My wife has convinced me to sell my tropical tank and buy a reef tank. Normally I would take time and research properly everything I need to know. This time is different it's all been rushed and I have so many questions my head is exploding. Any hints tips or dos and dont's would be appreciated. 

Firstly I do want to keep the odd coral and eventually possibly increase the number. 

Deep sand bed or not?

What makes a good clean up crew, fish, snails and other critters. 

Like with my tropical should I invest in a test kit or would a senseye thing be better. 

I want my tank to end up with its own Eco system. 

How much rock should I put in? Should I put some in sump next to skimmer?

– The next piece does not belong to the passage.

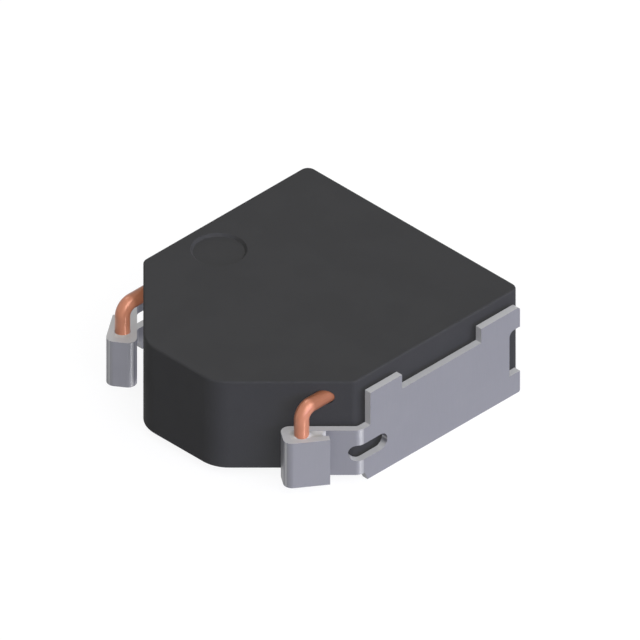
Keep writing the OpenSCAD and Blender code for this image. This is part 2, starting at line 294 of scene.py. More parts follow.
class Solid:
    """A closed mesh in the making, in millimetres."""

    def __init__(self, verts: Sequence[Sequence[float]], faces: Sequence[Sequence[int]]) -> None:
        """Makes the mesh and turns its faces outwards.

        Args:
            verts: its points in millimetres.
            faces: its faces by point number.
        """
        mesh = bpy.data.meshes.new("solid")
        mesh.from_pydata([tuple(v) for v in verts], [], [tuple(f) for f in faces])
        self.obj = link_new("solid", mesh)
        self.tidy()

    @classmethod
    def prism(cls, outline: Sequence[Point], low: float, high: float, along: Along) -> Solid:
        """Draws an outline out along an axis.

        Args:
            outline: the outline's points in order.
            low: where the prism starts on the axis.
            high: where it ends.
            along: the axis.

        Returns:
            The prism.
        """
        n = len(outline)
        verts = [along.place(a, b, t) for t in (low, high) for a, b in outline]
        faces: list[Sequence[int]] = [range(n), range(2 * n - 1, n - 1, -1)]
        faces += [(i, (i + 1) % n, n + (i + 1) % n, n + i) for i in range(n)]
        return cls(verts, faces)

    @classmethod
    def loft(cls, rings: Sequence[Sequence[Sequence[float]]]) -> Solid:
        """Joins closed rings of equally many points, with a flat face at each end.

        Args:
            rings: the rings in order.

        Returns:
            The solid.
        """
        n, last = len(rings[0]), len(rings) - 1
        faces: list[Sequence[int]] = [range(n), range((last + 1) * n - 1, last * n - 1, -1)]
        faces += [(k * n + i, k * n + (i + 1) % n, (k + 1) * n + (i + 1) % n, (k + 1) * n + i)
                  for k in range(last) for i in range(n)]
        return cls([p for ring in rings for p in ring], faces)

    @classmethod
    def lathe(cls, profile: Sequence[Point], steps: int, centre: Point = (0.0, 0.0)) -> Solid:
        """Turns a profile about an upright axis.

        Args:
            profile: points as radius and height. If its first and last radius are 0 the
                solid is full, otherwise the profile is closed and makes a ring.
            steps: points round the axis.
            centre: the axis in plan.

        Returns:
            The turned solid.
        """
        full = profile[0][0] < AXIS_GAP
        verts: list[Vector] = []
        rows: list[list[int]] = []
        for r, z in profile:
            count = 1 if r < AXIS_GAP else steps
            rows.append(list(range(len(verts), len(verts) + count)))
            verts += [Vector((centre[0] + r * math.cos(math.tau * i / steps),
                              centre[1] + r * math.sin(math.tau * i / steps), z))
                      for i in range(count)]
        pairs = list(zip(rows, rows[1:]))
        if not full:
            pairs.append((rows[-1], rows[0]))
        faces: list[Sequence[int]] = []
        for a, b in pairs:
            for i in range(steps):
                j = (i + 1) % steps
                corners = [a[i % len(a)], a[j % len(a)], b[j % len(b)], b[i % len(b)]]
                faces.append(list(dict.fromkeys(corners)))
        return cls(verts, [f for f in faces if len(f) > 2])

    def tidy(self) -> None:
        """Merges doubles and turns the faces outwards."""
        bm = bmesh.new()
        bm.from_mesh(self.obj.data)
        bmesh.ops.remove_doubles(bm, verts=bm.verts, dist=MERGE_GAP)
        bmesh.ops.recalc_face_normals(bm, faces=bm.faces)
        bm.to_mesh(self.obj.data)
        bm.free()

    def settle(self) -> None:
        """Applies the modifiers."""
        graph = bpy.context.evaluated_depsgraph_get()
        made = bpy.data.meshes.new_from_object(self.obj.evaluated_get(graph), depsgraph=graph)
        self.obj.modifiers.clear()
        self.obj.data = made

    def combine(self, how: Join, *others: Solid) -> Solid:
        """Adds other solids to this one or cuts them out of it, and uses them up.

        Args:
            how: whether they are added or cut out.
            others: the other solids.

        Returns:
            This solid.
        """
        for other in others:
            change = self.obj.modifiers.new("combine", "BOOLEAN")
            change.operation = how.value
            change.solver = "MANIFOLD"
            change.object = other.obj
            self.settle()
            bpy.data.objects.remove(other.obj)
        self.tidy()
        return self

    def soften(self, width: float, segments: int = 2) -> Solid:
        """Rounds the sharp edges.

        Args:
            width: how far the rounding reaches from the edge.
            segments: its facets.

        Returns:
            This solid.
        """
        change = self.obj.modifiers.new("soften", "BEVEL")
        change.width = width
        change.segments = segments
        change.limit_method = "ANGLE"
        change.angle_limit = math.radians(SHARP_ANGLE)
        self.settle()
        return self

    def mirrored(self, side: Side) -> Solid:
        """Turns the right-hand solid into the given side's.

        Args:
            side: the side.

        Returns:
            This solid.
        """
        if side is Side.LEFT:
            self.obj.data.transform(Matrix.Scale(-1.0, 4, (1.0, 0.0, 0.0)))
            self.tidy()
        return self

    def shade(self) -> None:
        """Shades the faces smooth up to the sharp edges, with flat faces kept flat."""
        bm = bmesh.new()
        bm.from_mesh(self.obj.data)
        limit = math.radians(SHARP_ANGLE)
        for face in bm.faces:
            face.smooth = True
        for edge in bm.edges:
            edge.smooth = len(edge.link_faces) == 2 and edge.calc_face_angle(0.0) < limit
        bm.to_mesh(self.obj.data)
        bm.free()
        change = self.obj.modifiers.new("shade", "WEIGHTED_NORMAL")
        change.keep_sharp = True
        self.settle()

    def finish(self, name: str, node: str, finish: Finish) -> Object:
        """Makes the solid a piece of the part: scales it to metres and hands it to the frame.

        Args:
            name: the piece's name.
            node: the CAD node that it stands for.
            finish: what it is made of.

        Returns:
            The piece's object.
        """
        self.shade()
        obj = self.obj
        obj.data.transform(Matrix.Scale(MM, 4))
        obj.data.update()
        obj.name = obj.data.name = name
        obj.data.materials.clear()
        obj.data.materials.append(finish.material())
        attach(obj, BODY)
        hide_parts(node)
        log.info("%s: %d faces for %s", name, len(obj.data.polygons), node)
        return obj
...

Thanks for taking the time to read this.


----------



## badxgillen (Aug 20, 2010)

First rule is Go Slow and have patience... if you do not you will have unnecessary headache and financial expenditure.

Do your research! Almost everything you put into the tank from the live rock to the clean up crew is living. You do not want to start throwing things together only to have life forms suffer form ones lack of knowledge. Salt water fish and inverts have a very different compatibility chart. Often when you add one thing you may no longer add a list of other things due to incompatibility. Equipment needs to be researched as well, size of system, bioloads, and future goals should all be considered or you will be buying a piece of equipment several times over for whatever reason.

I personally do not like deep sand beds unless they are remote and well maintained via inverts. The area used can be much more productive removing nutrients via macro algae.

You will certainly need a good test kit or two. And some different reagents or titration kits for calcium, alkalinity, and mag if you are going with stony corals.

I like keeping a little rock in my sump, I could elaborate but basically the more the merrier as long as there is no flow dead spots.


----------